* start *
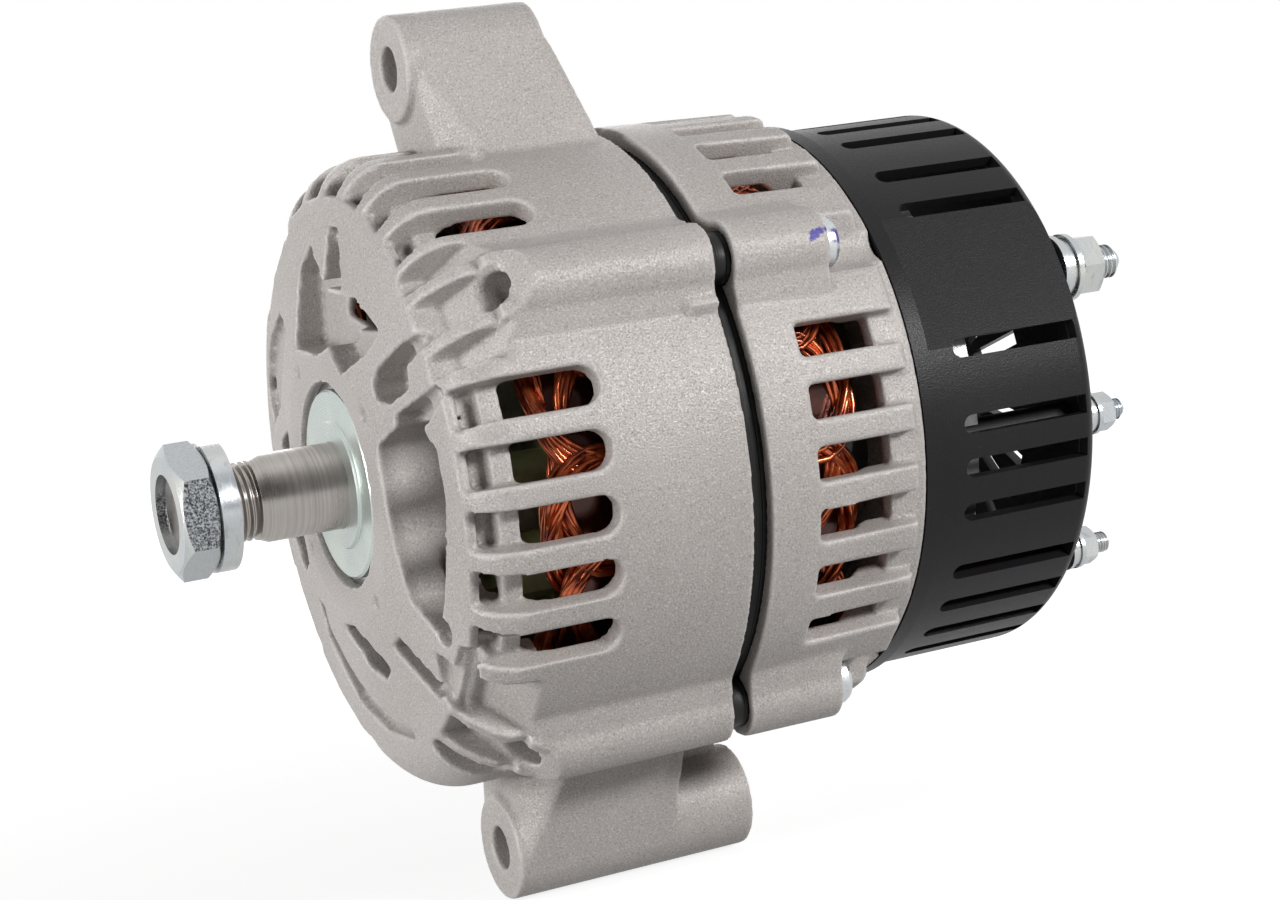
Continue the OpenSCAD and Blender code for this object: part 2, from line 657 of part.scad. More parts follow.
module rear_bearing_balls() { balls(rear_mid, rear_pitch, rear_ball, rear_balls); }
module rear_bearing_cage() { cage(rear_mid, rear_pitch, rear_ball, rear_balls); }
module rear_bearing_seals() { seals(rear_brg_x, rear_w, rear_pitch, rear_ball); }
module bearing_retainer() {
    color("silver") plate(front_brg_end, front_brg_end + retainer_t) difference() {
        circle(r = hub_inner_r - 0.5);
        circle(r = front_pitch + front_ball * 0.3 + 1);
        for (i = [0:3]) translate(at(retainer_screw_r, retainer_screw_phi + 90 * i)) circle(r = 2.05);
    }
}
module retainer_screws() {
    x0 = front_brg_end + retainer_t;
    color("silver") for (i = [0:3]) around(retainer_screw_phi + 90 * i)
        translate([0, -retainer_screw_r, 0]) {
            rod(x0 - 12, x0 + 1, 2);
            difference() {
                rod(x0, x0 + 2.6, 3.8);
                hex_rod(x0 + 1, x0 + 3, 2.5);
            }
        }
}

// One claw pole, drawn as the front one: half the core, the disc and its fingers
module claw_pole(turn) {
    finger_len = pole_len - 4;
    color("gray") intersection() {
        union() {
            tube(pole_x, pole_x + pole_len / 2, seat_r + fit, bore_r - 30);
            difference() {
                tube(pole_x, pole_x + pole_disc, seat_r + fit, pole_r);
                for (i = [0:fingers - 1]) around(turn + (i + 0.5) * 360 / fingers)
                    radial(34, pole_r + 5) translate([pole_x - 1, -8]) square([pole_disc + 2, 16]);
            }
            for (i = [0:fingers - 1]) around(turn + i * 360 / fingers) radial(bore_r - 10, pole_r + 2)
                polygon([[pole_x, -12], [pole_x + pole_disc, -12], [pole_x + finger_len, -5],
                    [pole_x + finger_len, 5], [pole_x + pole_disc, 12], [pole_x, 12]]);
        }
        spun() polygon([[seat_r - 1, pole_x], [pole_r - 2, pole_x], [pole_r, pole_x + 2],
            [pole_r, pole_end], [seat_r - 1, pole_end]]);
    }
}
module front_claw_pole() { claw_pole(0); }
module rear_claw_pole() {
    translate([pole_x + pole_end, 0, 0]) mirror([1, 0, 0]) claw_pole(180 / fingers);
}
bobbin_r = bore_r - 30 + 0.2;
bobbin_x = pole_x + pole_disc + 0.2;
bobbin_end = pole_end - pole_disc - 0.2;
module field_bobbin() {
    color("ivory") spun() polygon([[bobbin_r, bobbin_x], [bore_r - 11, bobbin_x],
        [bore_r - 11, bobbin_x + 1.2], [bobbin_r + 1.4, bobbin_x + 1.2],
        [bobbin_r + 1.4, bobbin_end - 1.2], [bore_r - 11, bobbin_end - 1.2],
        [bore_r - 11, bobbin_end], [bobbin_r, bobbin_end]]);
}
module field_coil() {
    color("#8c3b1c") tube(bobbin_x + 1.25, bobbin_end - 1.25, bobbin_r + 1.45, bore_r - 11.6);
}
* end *
* start *
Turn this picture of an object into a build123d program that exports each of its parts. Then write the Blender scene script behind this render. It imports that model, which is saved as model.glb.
* end *
## DIRECTIVE
Check every line of the data above for the string "object", and copy those that have it.

## RESPONSE TO THE EXERCISE
Continue the OpenSCAD and Blender code for this object: part 2, from line 657 of part.scad. More parts follow.
Turn this picture of an object into a build123d program that exports each of its parts. Then write the Blender scene script behind this render. It imports that model, which is saved as model.glb.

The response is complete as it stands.